The rates varied. The trainers from among the officers who had been sacked from office or sent to retirement were paid 500 TD a day for three to four working days per week. The trainers from the Training General Department received 1400 TD each, as reported by one of them (2100 TD according to the documents added by the Department) for an average of nine days of work during the training sessions.

The recruitment of the trainers was a big question mark. First, they were paid cash. Second, it is hardly possible to provide an estimate of the real wage bill and of the project’s budget in general. The state’s tax authorities could not collect the taxes and fees due, which amounts to the project turning into some kind of an informal business activity which was neither authorized nor taxed. 

The third issue is the act of collusion involving an elite group of former security officers and senior officers who had been in the past in charge of enforcing the laws of the country and of protecting the country’s borders, including from the smugglers. In denial of all the principles that were theirs in the past, they now accepted to be hired secretly to train others on leadership and communication in flagrant violation of the law.  

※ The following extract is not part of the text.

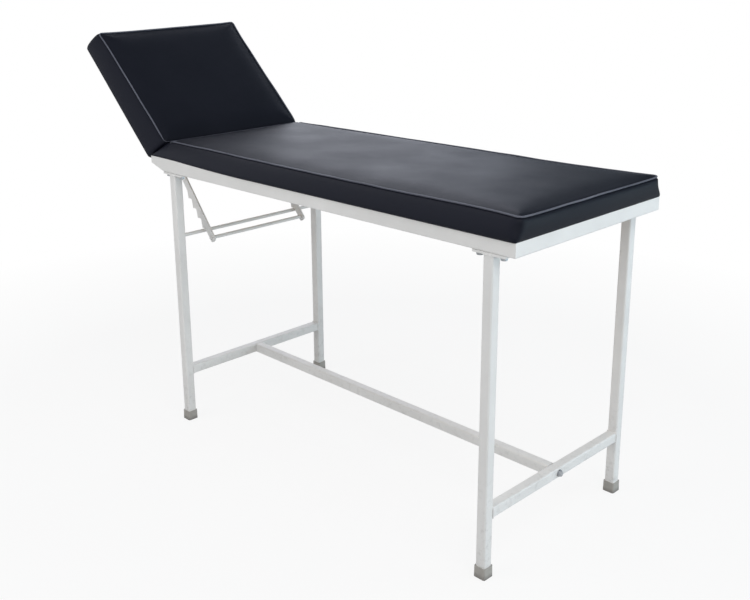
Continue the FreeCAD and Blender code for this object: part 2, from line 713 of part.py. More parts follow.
def moving_leaf(centre):
    """The head section's half of one hinge, lying on top of the head board."""
    half = HINGE_LENGTH / 2
    far = HINGE.x - HINGE_LEAF_REACH
    near = HINGE.x - HINGE_BARREL / 2 - HINGE_KNUCKLE_GAP
    leaf = box(far, near, centre - half, centre + half, BOARD_TOP, BOARD_TOP + HINGE_LEAF)
    for y0, y1 in knuckle_spans(centre, True):
        leaf = leaf.fuse(cylinder_y(HINGE.x, HINGE.z, y0, y1, HINGE_BARREL / 2))
        leaf = leaf.fuse(box(near - 1, HINGE.x, y0, y1, BOARD_TOP, BOARD_TOP + HINGE_LEAF))
    leaf = leaf.cut(hinge_bore(centre))
    for x, y in hinge_bolt_places():
        hole = cylinder_z(x, y, BOARD_TOP - 1, BOARD_TOP + HINGE_LEAF + 1, HINGE_BOLT / 2)
        leaf = leaf.cut(hole)
    return leaf.removeSplitter()


def hinge_pin(sign):
    """A pin with its head at the table's outer side."""
    start = HINGE_Y - HINGE_LENGTH / 2
    end = HINGE_Y + HINGE_LENGTH / 2
    shank = cylinder_y(HINGE.x, HINGE.z, start, end, HINGE_PIN / 2)
    head = cylinder_y(HINGE.x, HINGE.z, end, end + HINGE_PIN_HEAD_LENGTH, HINGE_PIN_HEAD / 2)
    return on_side(shank.fuse(head).removeSplitter(), sign)


def hinge_bolts():
    length = HINGE_LEAF + BOARD_THICKNESS + HINGE_NUT_HEIGHT + HINGE_BOLT_SPARE
    bolt = dome_screw(HINGE_BOLT, HINGE_BOLT_HEAD, HINGE_BOLT_HEAD_HEIGHT, length)
    bolt = turned(bolt, 180, Vector(0, 0, 0))
    return group([
        moved(bolt, x, y, BOARD_TOP + HINGE_LEAF) for x, y in hinge_bolt_places()])


def hinge_nuts():
    nut = hex_nut(HINGE_BOLT, HINGE_NUT, HINGE_NUT_HEIGHT)
    return group([
        moved(nut, x, y, BOARD_BOTTOM - HINGE_NUT_HEIGHT) for x, y in hinge_bolt_places()])


# Bearers under the head board


def bearer_screw_places():
    y = BEARER_INSIDE + (BEARER + BEARER_THICKNESS) / 2
    for x in (BEARER_X0 + BEARER_SCREW_INSET * 2, (BEARER_X0 + BEARER_X1) / 2,
              BEARER_X1 - BEARER_SCREW_INSET):
        for sign in (-1, 1):
            yield x, sign * y


def head_bearer(sign):
    """A steel angle along the head board; its upright flange carries the prop's pivot."""
    inner = BEARER_INSIDE
    web = inner + BEARER_THICKNESS
    low = BOARD_BOTTOM - BEARER
    nip = BEARER_NIP
    flange_side = prism_y(
        [(BEARER_X0, BOARD_BOTTOM), (BEARER_X1, BOARD_BOTTOM), (BEARER_X1, low + nip),
         (BEARER_X1 - nip, low), (BEARER_X0 + nip, low), (BEARER_X0, low + nip)],
        inner, web)
    top = box(
        BEARER_X0, BEARER_X1, inner, inner + BEARER, BOARD_BOTTOM - BEARER_THICKNESS,
        BOARD_BOTTOM)
    angle = flange_side.fuse(top).removeSplitter()
    angle = angle.cut(cylinder_y(PIVOT_FLAT.x, PIVOT_FLAT.z, inner - 1, web + 1, PROP_PIN / 2))
    for x, y in bearer_screw_places():
        if y > 0:
            hole = cylinder_z(
                x, y, BOARD_BOTTOM - BEARER_THICKNESS - 1, BOARD_BOTTOM + 1,
                SCREW / 2 + BOLT_CLEARANCE)
            angle = angle.cut(hole)
    return on_side(angle, sign)


def bearer_tie():
    """A flat bar across the two bearers at their far end."""
    top = BOARD_BOTTOM
    return box(
        BEARER_X0, BEARER_X0 + TIE_WIDTH, -BEARER_INSIDE, BEARER_INSIDE,
        top - BEARER_THICKNESS, top)


def bearer_screws():
    screw = dome_screw(SCREW, SCREW_HEAD, SCREW_HEAD_HEIGHT, BEARER_THICKNESS + SCREW_GRIP)
    return group([
        moved(screw, x, y, BOARD_BOTTOM - BEARER_THICKNESS) for x, y in bearer_screw_places()])


# Prop


def prop_lean():
    """The bars' angle from upright when the lowest notch rests on the catch rod."""
    across = CATCH.x - PIVOT.x
    down = PIVOT.z - CATCH.z
    beside = PROP_BAR_WIDTH / 2 + CATCH_ROD / 2 + CATCH_GAP
    return math.atan2(across, down) + math.asin(beside / math.hypot(across, down))


def ledge_depth(lean):
    """Distance down the bar from the pivot to the root of the lowest ledge."""
    ledge_z = CATCH.z + CATCH_ROD / 2 + CATCH_GAP
    edge_z = PIVOT.z - PROP_BAR_WIDTH / 2 * math.sin(lean)
    return (edge_z - ledge_z) / math.cos(lean)


def prop_outline(lean):
    """One bar hanging straight down from its pivot at (0, 0), with its teeth towards -X."""
    half = PROP_BAR_WIDTH / 2
    lowest = ledge_depth(lean)
    end = lowest + PROP_TAIL
    tip_out = NOTCH_LEDGE * math.cos(lean)
    tip_up = NOTCH_LEDGE * math.sin(lean)
    nip = PROP_NIP
    points = [Vector(half, 0, 0), Vector(half, 0, -end + nip), Vector(half - nip, 0, -end),
              Vector(nip - half, 0, -end), Vector(-half, 0, -end + nip)]
    for i in range(NOTCH_COUNT):
        root = lowest - i * NOTCH_PITCH
        points.append(Vector(-half, 0, -root))
        points.append(Vector(-half - tip_out, 0, -root + tip_up))
        points.append(Vector(-half, 0, -root + NOTCH_RAMP))
    points.append(Vector(-half, 0, 0))
    edges = [Part.makeLine(a, b) for a, b in zip(points, points[1:])]
    edges.append(Part.Arc(points[-1], Vector(0, 0, half), points[0]).toShape())
    return Part.Wire(edges), end


def prop_bar(sign):
    """A flat bar with four saw teeth, a round eye at the pivot and a hole for the cross rod."""
    lean = prop_lean()
    outline, end = prop_outline(lean)
    bar = Part.Face(outline).extrude(Vector(0, PROP_BAR_THICKNESS, 0))
    eye = cylinder_y(0, 0, -1, PROP_BAR_THICKNESS + 1, PROP_PIN / 2 + PROP_RUNNING)
    rod = cylinder_y(0, -end + PROP_ROD_INSET, -1, PROP_BAR_THICKNESS + 1, PROP_ROD / 2)
    bar = bar.cut(eye).cut(rod)
    bar.translate(Vector(0, sign * PROP_BAR_Y - PROP_BAR_THICKNESS / 2, 0))
    return placed_prop(bar)


def placed_prop(shape):
    """A prop piece, drawn hanging straight down from (0, 0), swung to its place under the head."""
    copy = turned(shape, -math.degrees(prop_lean()), Vector(0, 0, 0))
    copy.translate(Vector(PIVOT.x, 0, PIVOT.z))
    return copy


def prop_cross_rod():
    end = prop_outline(prop_lean())[1]
    reach = PROP_BAR_Y + PROP_BAR_THICKNESS / 2 + PROP_ROD_STUB
    rod = cylinder_y(0, -end + PROP_ROD_INSET, -reach, reach, PROP_ROD / 2)
    return placed_prop(rod)


def prop_pin(sign):
    """A headed pin riveted in the bearer, on which one bar swings."""
    inner = PROP_BAR_Y - PROP_BAR_THICKNESS / 2 - PROP_SIDE_GAP
    outer = BEARER_INSIDE + BEARER_THICKNESS
    x = PIVOT_FLAT.x
    z = PIVOT_FLAT.z
    pin = cylinder_y(x, z, inner, outer, PROP_PIN / 2)
    pin = pin.fuse(cylinder_y(x, z, inner - PROP_PIN_HEAD_HEIGHT, inner, PROP_PIN_HEAD / 2))
    pin = pin.fuse(cylinder_y(x, z, outer, outer + PROP_PIN_HEAD_HEIGHT, PROP_PIN_HEAD / 2))
    return on_side(pin.removeSplitter(), sign)


def prop_washer(sign):
    start = BEARER_INSIDE - PROP_WASHER_THICKNESS
    x = PIVOT_FLAT.x
    z = PIVOT_FLAT.z
    washer = cylinder_y(x, z, start, BEARER_INSIDE, PROP_WASHER / 2)
    washer = washer.cut(cylinder_y(x, z, start - 1, BEARER_INSIDE + 1, PROP_PIN / 2))
    return on_side(washer, sign)


def frame_nodes():
    nodes = {
        "side_rail_near": side_rail(-1),
        "side_rail_far": side_rail(1),
        "foot_end_rail": foot_end_rail(),
        "head_cross_rail": head_cross_rail(),
        "seat_board": seat_board(),
        "seat_board_screws": seat_screws(),
        "seat_foam": seat_foam(),
        "seat_cover": seat_cover(),
        "cross_bar_head": cross_bar(HEAD_LEG_X),
        "cross_bar_foot": cross_bar(FOOT_LEG_X),
        "stretcher": stretcher(),
        "stretcher_end_plates": group([
            stretcher_plate(STRETCHER_START),
            stretcher_plate(STRETCHER_END - STRETCHER_PLATE)]),
        "stretcher_bolts": stretcher_bolts(),
        "stretcher_washers": stretcher_washers(),
        "catch_rod": catch_rod(),
        "flange_bolts": group([flange_bolt(x, y) for x, y in flange_bolt_places()]),
        "flange_washers": group([flange_washer(x, y) for x, y in flange_bolt_places()]),
        "rail_nuts": group([rail_nut(x, y) for x, y in flange_bolt_places()]),
    }
    for i, x in enumerate(slat_places(), 1):
        nodes["seat_slat_%d" % i] = seat_slat(x)
    for name, x, y in leg_places():
        nodes["leg_" + name] = leg(x, y)
        nodes["leg_flange_" + name] = flange(x, y)
        nodes["foot_cap_" + name] = foot_cap(x, y)
    for side, sign in SIDES.items():
        nodes["hinge_fixed_leaf_" + side] = fixed_leaf(sign * HINGE_Y)
        nodes["hinge_pin_" + side] = hinge_pin(sign)
    return nodes


def head_nodes():
    nodes = {
        "head_board": head_board(),
        "head_foam": head_foam(),
        "head_cover": head_cover(),
        "hinge_bolts": hinge_bolts(),
        "hinge_nuts": hinge_nuts(),
        "bearer_tie": bearer_tie(),
        "bearer_screws": bearer_screws(),
    }
    for side, sign in SIDES.items():
        nodes["hinge_moving_leaf_" + side] = moving_leaf(sign * HINGE_Y)
        nodes["head_bearer_" + side] = head_bearer(sign)
        nodes["prop_pin_" + side] = prop_pin(sign)
        nodes["prop_washer_" + side] = prop_washer(sign)
    return {name: turned(shape, HEAD_ANGLE) for name, shape in nodes.items()}


def prop_nodes():
    nodes = {"prop_cross_rod": prop_cross_rod()}
    for side, sign in SIDES.items():
        nodes["prop_bar_" + side] = prop_bar(sign)
    return nodes


def main():
    os.makedirs("parts", exist_ok=True)
    nodes = frame_nodes()
    nodes.update(head_nodes())
    nodes.update(prop_nodes())
    for name, shape in nodes.items():
        shape = moved(shape, -ORIGIN_X)
        if not shape.isValid():
            print("not valid:", name)
        shape.exportStep("parts/" + name + ".step")
    print(len(nodes), "nodes")
    print("hinge line x %.3f z %.3f" % (HINGE.x - ORIGIN_X, HINGE.z))
    print("prop pivot x %.3f z %.3f" % (PIVOT.x - ORIGIN_X, PIVOT.z))
    print("catch rod x %.3f z %.3f" % (CATCH.x - ORIGIN_X, CATCH.z))
    print("prop lean %.2f degrees" % math.degrees(prop_lean()))
    print("least swing ratio %.4f" % ((HINGE.x - PIVOT.x) / (CATCH.x - PIVOT.x)))
    for name, x, y in leg_places():
        print("foot", name, "x %.3f y %.3f" % (x - ORIGIN_X, y))


main()
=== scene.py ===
# %% [markdown]
# An examination table in Blender, built around the steel frame that comes packed from CAD.
# The metal and plastic parts arrive as finished meshes and only need paint, zinc and plywood.
# The two pads, their piping, the weld beads and the staples are soft or lumpy things that CAD
# draws badly, so they are made here. Everything is in metres: +X runs to the foot end, +Y to
# the far side, +Z up, and the table stands on z = 0 with its head section raised.

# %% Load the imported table
import json
import math
import random

import bmesh
import bpy
import numpy as np
from mathutils import Matrix, Vector, noise


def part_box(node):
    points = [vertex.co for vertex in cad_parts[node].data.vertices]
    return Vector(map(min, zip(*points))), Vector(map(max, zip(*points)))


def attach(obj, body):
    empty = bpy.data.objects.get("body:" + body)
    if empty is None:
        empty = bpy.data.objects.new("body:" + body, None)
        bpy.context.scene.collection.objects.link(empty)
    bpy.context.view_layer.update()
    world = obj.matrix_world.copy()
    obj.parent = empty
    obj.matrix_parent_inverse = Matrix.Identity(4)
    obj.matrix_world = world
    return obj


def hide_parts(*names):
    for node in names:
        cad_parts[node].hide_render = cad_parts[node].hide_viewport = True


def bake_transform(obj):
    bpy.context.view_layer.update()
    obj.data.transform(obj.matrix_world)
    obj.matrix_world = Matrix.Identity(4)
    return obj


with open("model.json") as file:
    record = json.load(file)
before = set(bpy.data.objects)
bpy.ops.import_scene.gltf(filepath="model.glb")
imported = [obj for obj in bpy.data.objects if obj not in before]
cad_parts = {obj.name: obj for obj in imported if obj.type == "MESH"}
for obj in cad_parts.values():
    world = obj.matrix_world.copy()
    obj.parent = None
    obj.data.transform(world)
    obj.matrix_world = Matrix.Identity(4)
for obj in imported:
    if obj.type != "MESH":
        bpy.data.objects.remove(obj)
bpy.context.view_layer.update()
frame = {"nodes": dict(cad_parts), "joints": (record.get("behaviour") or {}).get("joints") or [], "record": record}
nodes = frame["nodes"]

# %% [markdown]
# The camera stands where the photographer stood: a little above the pad, near the foot end.
# Its place, lens and shift come from matching the corners of the frame. A rotation matrix is
# the plainest way to set a camera that is also rolled by half a degree, because its three
# columns are simply the right, up and backward directions of the picture.

# %% Camera
AZIMUTH = math.radians(45.998)
ELEVATION = math.radians(15.790)
ROLL = math.radians(-0.632)
back = Vector((
    math.sin(AZIMUTH) * math.cos(ELEVATION),
    -math.cos(AZIMUTH) * math.cos(ELEVATION),
    math.sin(ELEVATION)))
level = Vector((math.cos(AZIMUTH), math.sin(AZIMUTH), 0))
upright = back.cross(level)
right = math.cos(ROLL) * level + math.sin(ROLL) * upright
up = -math.sin(ROLL) * level + math.cos(ROLL) * upright
turn = Matrix((right, up, back)).transposed().to_4x4()

camera_data = bpy.data.cameras.new("camera")
camera = bpy.data.objects.new("camera", camera_data)
bpy.context.scene.collection.objects.link(camera)
camera.matrix_world = Matrix.Translation((1.8557, -1.7163, 1.2739)) @ turn
camera_data.sensor_width = 36
camera_data.lens = 47.088
camera_data.shift_x = 0.0229
camera_data.shift_y = -0.0804
bpy.context.scene.camera = camera
print("camera at", [round(v, 3) for v in camera.location])

# %% [markdown]
# Every finish below is a small tree of shader nodes. Clicked together by hand, such a tree is
# hard to repeat, and written out in full it takes many lines. Four short helpers keep it
# readable: one adds any node, and the others add a colour ramp, a mix of two colours and a sum.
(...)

This document was only a sneak preview into a comprehensive policy the main lines of which started to see the light of day in the aftermath of the revolution before it took firm hold after the elections of 23 October 2011. The advent of the troika government led by Ennahda party, a party which is still in power, heralded the weakening of the state through the infiltration of the security apparatus by means of dirty money and partisan decisions and policies as well as by harassing the ministry of the Interior’s personnel to wheedle them or neutralize them at least. Another goal pursued by this government was to harden off terrorism and to open the door to providing intelligence to the secret services of some other countries.